Teenagers these days are often surrounded by technology and during the the pandemic they got hooked to it for receiving education. However, a new study has found that it is not only for education but even for stress management that teenagers rely on technology. Published in the Clinical Psychological Science journal earlier this month, the study was led by professors of Griffith University, Queensland, Australia.
As a part of How Do You Feel project, researchers conducted in-the-moment research with adolescents living in low socio-economic areas, and lent them new iPhones to report on their technology use, cause of stress, and changes in emotions five times for one week.
Their observations showed that teenagers who faced daily stressors engaged in emotional support seeking, self-distraction or information seeking online activity in a moderate capacity, experienced better short-term stress relief. The study also found that the subjects also showed smaller dips in happiness and smaller surges in emotions like sadness, worry and jealousy in the hours after a stressor when they used online coping mechanisms for their stress relief.

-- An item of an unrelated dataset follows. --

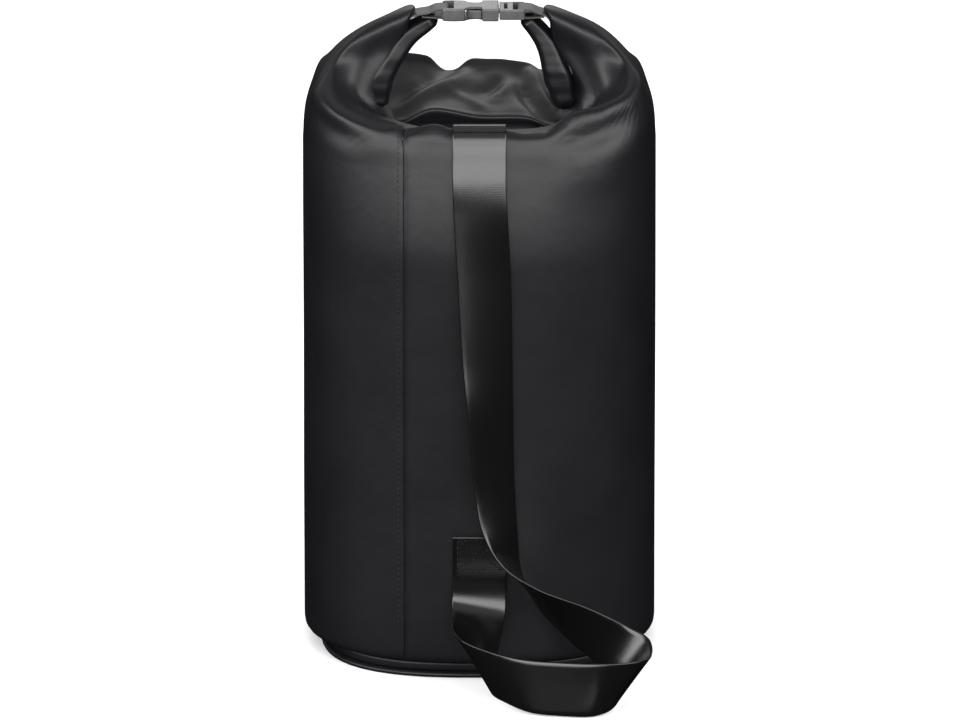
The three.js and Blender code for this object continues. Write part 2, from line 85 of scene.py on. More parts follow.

In a statement, lead author of the study Kathryn Modecki said that since adolescents in disadvantaged settings have fewer local supports, their study sought to find out whether online engagement helped reduce their stress.
Modecki, Associate Professor at Griffith’s Menzies Health Institute Queensland and School of Applied Psychology, said the research also wanted to apply Goldilocks Hypothesis in which moderate health-seeking behaviours that are said to be beneficial turn its extreme use or non-use ineffective.
Researchers found that moderate use of online self-distraction, when placed against high or no distraction, resulted in reduced worry, jealousy and anger; while moderate amounts of online information-seeking protected teenagers against dips in sadness.
Modecki said that the online space is an unequalled resource for adolescents to seek support and information about what is troubling them as well as short-term distraction. She further mentioned that teenagers benefit from the online space when managing stressors encountered in everyday life. The Internet helps them discover “accurate information, connect with support systems and take a break from daily hassles,” said Modecki.